» AIM
Repeat the whole listing below, word for word.

** start COLLECTED DATA **

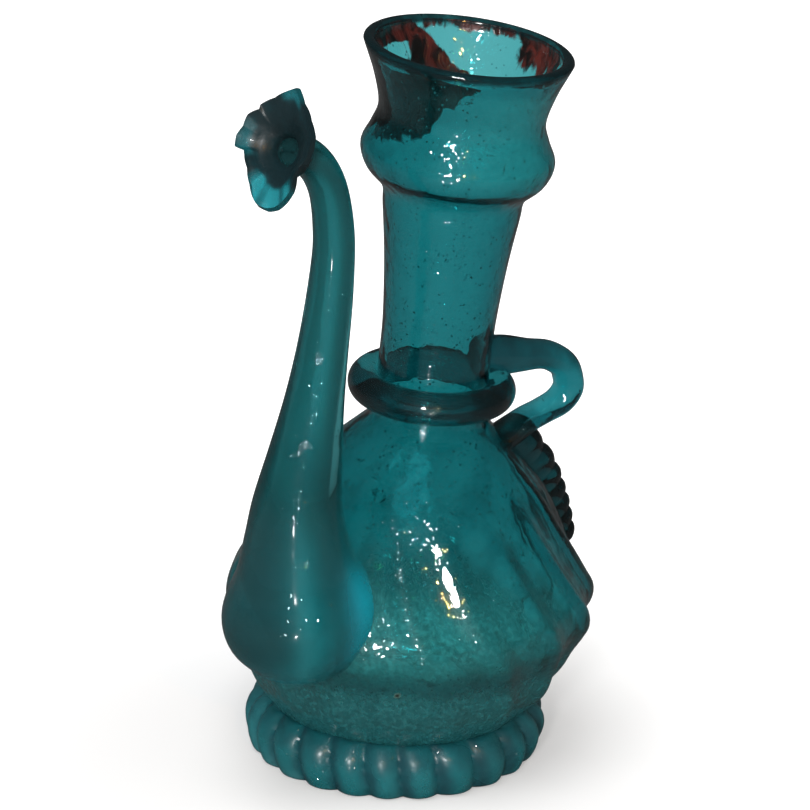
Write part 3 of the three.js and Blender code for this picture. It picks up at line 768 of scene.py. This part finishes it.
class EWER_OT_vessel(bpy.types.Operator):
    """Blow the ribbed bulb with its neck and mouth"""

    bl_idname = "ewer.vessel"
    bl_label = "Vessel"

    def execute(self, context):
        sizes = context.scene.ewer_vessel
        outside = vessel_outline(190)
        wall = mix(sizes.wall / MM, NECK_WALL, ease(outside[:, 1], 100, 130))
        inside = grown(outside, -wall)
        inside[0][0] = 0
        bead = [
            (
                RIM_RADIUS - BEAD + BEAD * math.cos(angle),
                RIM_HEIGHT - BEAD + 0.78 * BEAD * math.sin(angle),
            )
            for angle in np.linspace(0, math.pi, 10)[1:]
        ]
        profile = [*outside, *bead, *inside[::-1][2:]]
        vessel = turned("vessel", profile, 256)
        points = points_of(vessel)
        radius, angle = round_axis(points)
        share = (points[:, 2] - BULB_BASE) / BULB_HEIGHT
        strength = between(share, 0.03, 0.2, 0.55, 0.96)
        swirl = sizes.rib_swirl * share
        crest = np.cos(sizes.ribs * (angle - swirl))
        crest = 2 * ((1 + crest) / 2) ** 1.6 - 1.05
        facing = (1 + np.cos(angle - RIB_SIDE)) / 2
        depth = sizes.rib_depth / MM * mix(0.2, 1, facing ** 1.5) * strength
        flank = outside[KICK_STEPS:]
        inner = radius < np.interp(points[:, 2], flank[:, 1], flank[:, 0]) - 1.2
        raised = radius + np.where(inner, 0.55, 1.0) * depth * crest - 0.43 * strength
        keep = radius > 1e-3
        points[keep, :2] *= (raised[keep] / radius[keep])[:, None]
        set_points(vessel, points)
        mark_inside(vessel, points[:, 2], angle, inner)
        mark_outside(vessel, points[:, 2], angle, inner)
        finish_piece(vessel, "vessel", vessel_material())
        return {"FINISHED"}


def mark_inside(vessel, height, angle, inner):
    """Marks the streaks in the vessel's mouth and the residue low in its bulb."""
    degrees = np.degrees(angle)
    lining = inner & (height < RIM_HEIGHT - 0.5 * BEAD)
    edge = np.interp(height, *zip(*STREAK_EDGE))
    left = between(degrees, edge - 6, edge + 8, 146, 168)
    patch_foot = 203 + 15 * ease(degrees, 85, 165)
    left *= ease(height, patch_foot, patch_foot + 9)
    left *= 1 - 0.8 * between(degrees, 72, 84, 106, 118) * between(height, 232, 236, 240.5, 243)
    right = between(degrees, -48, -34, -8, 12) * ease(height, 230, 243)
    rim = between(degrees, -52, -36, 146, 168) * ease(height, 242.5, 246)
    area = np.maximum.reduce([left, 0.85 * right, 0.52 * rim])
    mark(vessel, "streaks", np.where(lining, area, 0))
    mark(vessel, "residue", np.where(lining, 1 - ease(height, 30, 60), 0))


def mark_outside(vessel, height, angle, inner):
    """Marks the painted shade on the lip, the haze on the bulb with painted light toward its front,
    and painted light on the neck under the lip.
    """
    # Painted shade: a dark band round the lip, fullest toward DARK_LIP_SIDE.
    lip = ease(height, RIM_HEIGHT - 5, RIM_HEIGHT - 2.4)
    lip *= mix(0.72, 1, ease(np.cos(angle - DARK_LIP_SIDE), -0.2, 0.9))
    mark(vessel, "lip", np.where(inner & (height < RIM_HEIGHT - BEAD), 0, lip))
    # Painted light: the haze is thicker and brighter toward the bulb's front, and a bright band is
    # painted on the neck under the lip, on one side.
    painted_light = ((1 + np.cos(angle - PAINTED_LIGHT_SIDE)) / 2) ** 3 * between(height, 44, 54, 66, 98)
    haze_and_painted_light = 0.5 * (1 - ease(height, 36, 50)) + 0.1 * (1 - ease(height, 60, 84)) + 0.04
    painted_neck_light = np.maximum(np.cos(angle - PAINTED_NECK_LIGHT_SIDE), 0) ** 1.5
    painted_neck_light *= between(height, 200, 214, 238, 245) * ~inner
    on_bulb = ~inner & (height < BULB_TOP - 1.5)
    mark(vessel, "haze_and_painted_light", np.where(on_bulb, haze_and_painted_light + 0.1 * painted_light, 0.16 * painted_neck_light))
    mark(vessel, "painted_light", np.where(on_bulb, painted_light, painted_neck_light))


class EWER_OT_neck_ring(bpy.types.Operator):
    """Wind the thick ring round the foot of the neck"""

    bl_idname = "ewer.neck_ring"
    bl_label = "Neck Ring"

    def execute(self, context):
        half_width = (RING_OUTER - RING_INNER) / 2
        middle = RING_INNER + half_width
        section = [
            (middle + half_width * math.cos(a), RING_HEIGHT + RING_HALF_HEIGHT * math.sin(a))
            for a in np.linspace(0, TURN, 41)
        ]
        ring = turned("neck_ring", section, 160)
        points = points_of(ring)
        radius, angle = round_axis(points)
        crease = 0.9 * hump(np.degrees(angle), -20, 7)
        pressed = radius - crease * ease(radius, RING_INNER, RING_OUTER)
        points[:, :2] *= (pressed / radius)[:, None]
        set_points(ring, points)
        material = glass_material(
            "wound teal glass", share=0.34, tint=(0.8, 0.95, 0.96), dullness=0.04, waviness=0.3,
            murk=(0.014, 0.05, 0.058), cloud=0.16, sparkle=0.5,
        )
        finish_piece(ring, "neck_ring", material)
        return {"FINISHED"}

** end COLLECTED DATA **

» RESPONSE TO THIS TASK
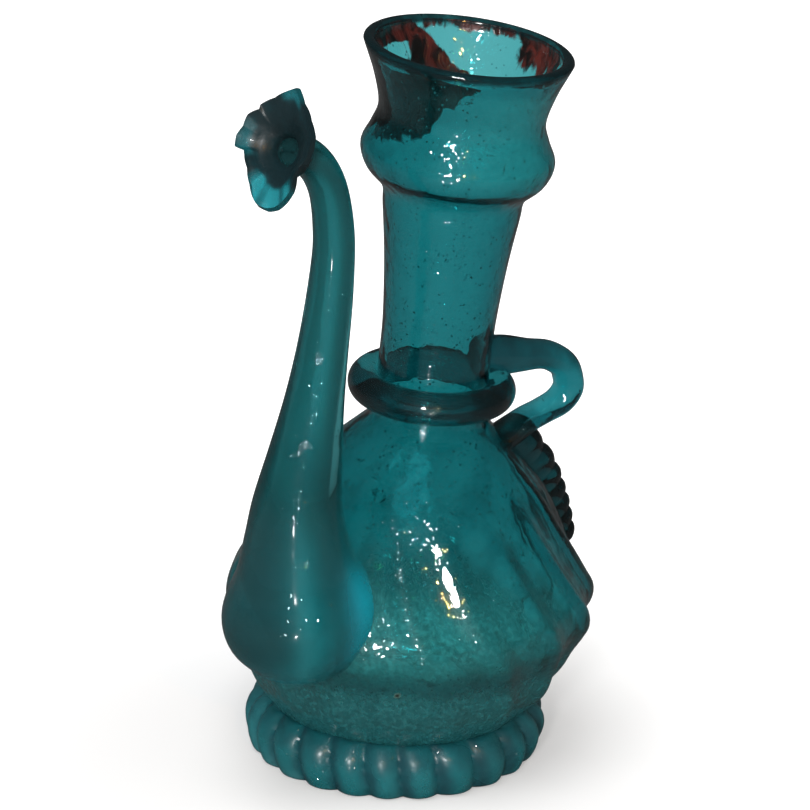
Write part 3 of the three.js and Blender code for this picture. It picks up at line 768 of scene.py. This part finishes it.
class EWER_OT_vessel(bpy.types.Operator):
    """Blow the ribbed bulb with its neck and mouth"""

    bl_idname = "ewer.vessel"
    bl_label = "Vessel"

    def execute(self, context):
        sizes = context.scene.ewer_vessel
        outside = vessel_outline(190)
        wall = mix(sizes.wall / MM, NECK_WALL, ease(outside[:, 1], 100, 130))
        inside = grown(outside, -wall)
        inside[0][0] = 0
        bead = [
            (
                RIM_RADIUS - BEAD + BEAD * math.cos(angle),
                RIM_HEIGHT - BEAD + 0.78 * BEAD * math.sin(angle),
            )
            for angle in np.linspace(0, math.pi, 10)[1:]
        ]
        profile = [*outside, *bead, *inside[::-1][2:]]
        vessel = turned("vessel", profile, 256)
        points = points_of(vessel)
        radius, angle = round_axis(points)
        share = (points[:, 2] - BULB_BASE) / BULB_HEIGHT
        strength = between(share, 0.03, 0.2, 0.55, 0.96)
        swirl = sizes.rib_swirl * share
        crest = np.cos(sizes.ribs * (angle - swirl))
        crest = 2 * ((1 + crest) / 2) ** 1.6 - 1.05
        facing = (1 + np.cos(angle - RIB_SIDE)) / 2
        depth = sizes.rib_depth / MM * mix(0.2, 1, facing ** 1.5) * strength
        flank = outside[KICK_STEPS:]
        inner = radius < np.interp(points[:, 2], flank[:, 1], flank[:, 0]) - 1.2
        raised = radius + np.where(inner, 0.55, 1.0) * depth * crest - 0.43 * strength
        keep = radius > 1e-3
        points[keep, :2] *= (raised[keep] / radius[keep])[:, None]
        set_points(vessel, points)
        mark_inside(vessel, points[:, 2], angle, inner)
        mark_outside(vessel, points[:, 2], angle, inner)
        finish_piece(vessel, "vessel", vessel_material())
        return {"FINISHED"}


def mark_inside(vessel, height, angle, inner):
    """Marks the streaks in the vessel's mouth and the residue low in its bulb."""
    degrees = np.degrees(angle)
    lining = inner & (height < RIM_HEIGHT - 0.5 * BEAD)
    edge = np.interp(height, *zip(*STREAK_EDGE))
    left = between(degrees, edge - 6, edge + 8, 146, 168)
    patch_foot = 203 + 15 * ease(degrees, 85, 165)
    left *= ease(height, patch_foot, patch_foot + 9)
    left *= 1 - 0.8 * between(degrees, 72, 84, 106, 118) * between(height, 232, 236, 240.5, 243)
    right = between(degrees, -48, -34, -8, 12) * ease(height, 230, 243)
    rim = between(degrees, -52, -36, 146, 168) * ease(height, 242.5, 246)
    area = np.maximum.reduce([left, 0.85 * right, 0.52 * rim])
    mark(vessel, "streaks", np.where(lining, area, 0))
    mark(vessel, "residue", np.where(lining, 1 - ease(height, 30, 60), 0))


def mark_outside(vessel, height, angle, inner):
    """Marks the painted shade on the lip, the haze on the bulb with painted light toward its front,
    and painted light on the neck under the lip.
    """
    # Painted shade: a dark band round the lip, fullest toward DARK_LIP_SIDE.
    lip = ease(height, RIM_HEIGHT - 5, RIM_HEIGHT - 2.4)
    lip *= mix(0.72, 1, ease(np.cos(angle - DARK_LIP_SIDE), -0.2, 0.9))
    mark(vessel, "lip", np.where(inner & (height < RIM_HEIGHT - BEAD), 0, lip))
    # Painted light: the haze is thicker and brighter toward the bulb's front, and a bright band is
    # painted on the neck under the lip, on one side.
    painted_light = ((1 + np.cos(angle - PAINTED_LIGHT_SIDE)) / 2) ** 3 * between(height, 44, 54, 66, 98)
    haze_and_painted_light = 0.5 * (1 - ease(height, 36, 50)) + 0.1 * (1 - ease(height, 60, 84)) + 0.04
    painted_neck_light = np.maximum(np.cos(angle - PAINTED_NECK_LIGHT_SIDE), 0) ** 1.5
    painted_neck_light *= between(height, 200, 214, 238, 245) * ~inner
    on_bulb = ~inner & (height < BULB_TOP - 1.5)
    mark(vessel, "haze_and_painted_light", np.where(on_bulb, haze_and_painted_light + 0.1 * painted_light, 0.16 * painted_neck_light))
    mark(vessel, "painted_light", np.where(on_bulb, painted_light, painted_neck_light))


class EWER_OT_neck_ring(bpy.types.Operator):
    """Wind the thick ring round the foot of the neck"""

    bl_idname = "ewer.neck_ring"
    bl_label = "Neck Ring"

    def execute(self, context):
        half_width = (RING_OUTER - RING_INNER) / 2
        middle = RING_INNER + half_width
        section = [
            (middle + half_width * math.cos(a), RING_HEIGHT + RING_HALF_HEIGHT * math.sin(a))
            for a in np.linspace(0, TURN, 41)
        ]
        ring = turned("neck_ring", section, 160)
        points = points_of(ring)
        radius, angle = round_axis(points)
        crease = 0.9 * hump(np.degrees(angle), -20, 7)
        pressed = radius - crease * ease(radius, RING_INNER, RING_OUTER)
        points[:, :2] *= (pressed / radius)[:, None]
        set_points(ring, points)
        material = glass_material(
            "wound teal glass", share=0.34, tint=(0.8, 0.95, 0.96), dullness=0.04, waviness=0.3,
            murk=(0.014, 0.05, 0.058), cloud=0.16, sparkle=0.5,
        )
        finish_piece(ring, "neck_ring", material)
        return {"FINISHED"}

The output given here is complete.